===== The input =====

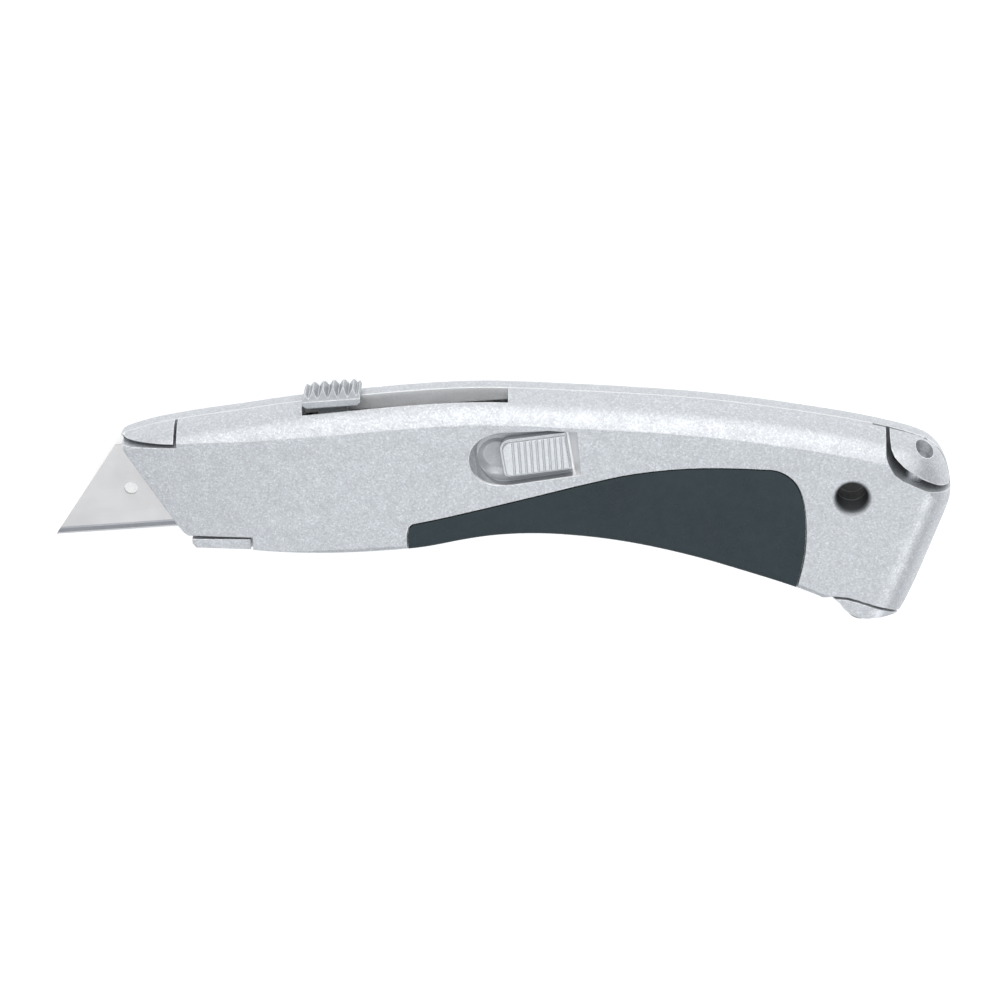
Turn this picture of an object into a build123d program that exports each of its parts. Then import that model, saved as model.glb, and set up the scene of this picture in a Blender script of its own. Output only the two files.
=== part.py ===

=====
===== The input =====

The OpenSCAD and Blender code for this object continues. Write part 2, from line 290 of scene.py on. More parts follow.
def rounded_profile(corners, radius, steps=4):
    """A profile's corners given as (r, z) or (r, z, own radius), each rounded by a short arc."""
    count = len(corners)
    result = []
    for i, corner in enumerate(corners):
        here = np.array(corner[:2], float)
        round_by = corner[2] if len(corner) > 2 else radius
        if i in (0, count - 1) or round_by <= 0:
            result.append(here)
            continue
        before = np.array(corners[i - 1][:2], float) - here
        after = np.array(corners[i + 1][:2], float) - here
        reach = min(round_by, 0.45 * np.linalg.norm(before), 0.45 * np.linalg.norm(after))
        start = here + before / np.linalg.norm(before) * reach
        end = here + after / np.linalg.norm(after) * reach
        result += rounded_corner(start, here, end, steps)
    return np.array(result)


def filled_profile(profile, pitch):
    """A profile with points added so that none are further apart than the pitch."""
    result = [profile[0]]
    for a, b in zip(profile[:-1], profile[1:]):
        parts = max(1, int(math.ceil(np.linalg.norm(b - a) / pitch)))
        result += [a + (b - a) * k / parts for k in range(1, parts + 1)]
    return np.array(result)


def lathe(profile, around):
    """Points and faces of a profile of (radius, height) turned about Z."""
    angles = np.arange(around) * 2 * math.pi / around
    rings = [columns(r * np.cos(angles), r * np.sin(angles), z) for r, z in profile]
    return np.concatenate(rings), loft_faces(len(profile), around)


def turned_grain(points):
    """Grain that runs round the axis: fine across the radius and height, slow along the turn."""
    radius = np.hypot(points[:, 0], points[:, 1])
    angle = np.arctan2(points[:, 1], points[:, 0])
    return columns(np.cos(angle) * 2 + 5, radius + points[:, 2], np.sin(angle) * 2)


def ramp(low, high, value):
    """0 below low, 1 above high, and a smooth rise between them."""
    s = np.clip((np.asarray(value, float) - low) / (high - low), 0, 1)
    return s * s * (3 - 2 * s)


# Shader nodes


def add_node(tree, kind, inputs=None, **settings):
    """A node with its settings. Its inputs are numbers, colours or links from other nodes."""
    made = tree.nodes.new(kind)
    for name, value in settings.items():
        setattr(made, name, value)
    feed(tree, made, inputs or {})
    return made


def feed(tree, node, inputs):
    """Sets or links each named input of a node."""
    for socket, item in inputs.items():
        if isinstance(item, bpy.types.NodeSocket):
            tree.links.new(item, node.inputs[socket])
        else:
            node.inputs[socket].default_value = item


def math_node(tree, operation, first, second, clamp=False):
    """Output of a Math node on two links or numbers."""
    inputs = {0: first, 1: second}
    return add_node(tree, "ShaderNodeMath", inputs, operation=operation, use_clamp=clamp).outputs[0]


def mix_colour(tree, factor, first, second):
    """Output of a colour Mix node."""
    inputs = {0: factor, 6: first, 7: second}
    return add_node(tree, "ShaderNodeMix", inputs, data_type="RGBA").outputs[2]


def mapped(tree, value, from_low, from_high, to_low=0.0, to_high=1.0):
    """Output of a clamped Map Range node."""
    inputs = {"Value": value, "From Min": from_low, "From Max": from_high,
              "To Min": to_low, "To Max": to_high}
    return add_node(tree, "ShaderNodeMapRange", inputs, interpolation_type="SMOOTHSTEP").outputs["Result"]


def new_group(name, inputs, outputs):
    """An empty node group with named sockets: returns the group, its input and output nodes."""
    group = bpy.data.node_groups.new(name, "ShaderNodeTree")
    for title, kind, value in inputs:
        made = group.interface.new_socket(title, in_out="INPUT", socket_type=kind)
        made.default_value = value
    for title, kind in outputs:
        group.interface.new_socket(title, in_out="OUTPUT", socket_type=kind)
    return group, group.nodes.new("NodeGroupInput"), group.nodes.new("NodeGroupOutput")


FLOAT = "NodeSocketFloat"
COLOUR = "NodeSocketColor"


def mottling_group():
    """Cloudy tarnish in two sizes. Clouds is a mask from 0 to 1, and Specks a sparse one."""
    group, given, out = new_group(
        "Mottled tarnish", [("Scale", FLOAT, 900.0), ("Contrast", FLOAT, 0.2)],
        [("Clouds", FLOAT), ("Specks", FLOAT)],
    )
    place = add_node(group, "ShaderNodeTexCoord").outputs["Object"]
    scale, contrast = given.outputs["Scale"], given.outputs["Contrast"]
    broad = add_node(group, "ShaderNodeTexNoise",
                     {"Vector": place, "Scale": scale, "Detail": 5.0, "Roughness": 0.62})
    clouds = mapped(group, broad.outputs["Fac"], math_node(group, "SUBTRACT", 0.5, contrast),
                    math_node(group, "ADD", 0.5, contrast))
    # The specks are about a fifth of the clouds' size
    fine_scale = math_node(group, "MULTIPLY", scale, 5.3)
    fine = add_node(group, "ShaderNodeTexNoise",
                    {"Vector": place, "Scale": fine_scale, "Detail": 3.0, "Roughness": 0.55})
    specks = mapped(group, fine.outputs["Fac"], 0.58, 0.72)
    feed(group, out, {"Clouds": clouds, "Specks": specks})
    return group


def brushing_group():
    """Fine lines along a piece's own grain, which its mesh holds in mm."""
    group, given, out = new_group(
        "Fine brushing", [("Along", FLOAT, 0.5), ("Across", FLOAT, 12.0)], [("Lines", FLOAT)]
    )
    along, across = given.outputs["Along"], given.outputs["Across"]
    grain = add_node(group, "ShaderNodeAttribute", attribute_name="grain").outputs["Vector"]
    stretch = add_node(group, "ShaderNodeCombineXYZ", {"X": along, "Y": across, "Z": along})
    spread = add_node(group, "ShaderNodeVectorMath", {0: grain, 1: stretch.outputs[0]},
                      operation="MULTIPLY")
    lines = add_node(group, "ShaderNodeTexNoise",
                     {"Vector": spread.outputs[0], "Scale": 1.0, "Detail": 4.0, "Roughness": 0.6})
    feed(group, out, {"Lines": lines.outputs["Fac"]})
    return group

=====

[Brief] Your task is to quote exactly the lines beginning with the one that contains "The OpenSCAD and" and ending with the one that contains "return np.concatenate(rings), loft_faces(len(profile), around)", with nothing left out or added.

[Output for this task]
The OpenSCAD and Blender code for this object continues. Write part 2, from line 290 of scene.py on. More parts follow.
def rounded_profile(corners, radius, steps=4):
    """A profile's corners given as (r, z) or (r, z, own radius), each rounded by a short arc."""
    count = len(corners)
    result = []
    for i, corner in enumerate(corners):
        here = np.array(corner[:2], float)
        round_by = corner[2] if len(corner) > 2 else radius
        if i in (0, count - 1) or round_by <= 0:
            result.append(here)
            continue
        before = np.array(corners[i - 1][:2], float) - here
        after = np.array(corners[i + 1][:2], float) - here
        reach = min(round_by, 0.45 * np.linalg.norm(before), 0.45 * np.linalg.norm(after))
        start = here + before / np.linalg.norm(before) * reach
        end = here + after / np.linalg.norm(after) * reach
        result += rounded_corner(start, here, end, steps)
    return np.array(result)


def filled_profile(profile, pitch):
    """A profile with points added so that none are further apart than the pitch."""
    result = [profile[0]]
    for a, b in zip(profile[:-1], profile[1:]):
        parts = max(1, int(math.ceil(np.linalg.norm(b - a) / pitch)))
        result += [a + (b - a) * k / parts for k in range(1, parts + 1)]
    return np.array(result)


def lathe(profile, around):
    """Points and faces of a profile of (radius, height) turned about Z."""
    angles = np.arange(around) * 2 * math.pi / around
    rings = [columns(r * np.cos(angles), r * np.sin(angles), z) for r, z in profile]
    return np.concatenate(rings), loft_faces(len(profile), around)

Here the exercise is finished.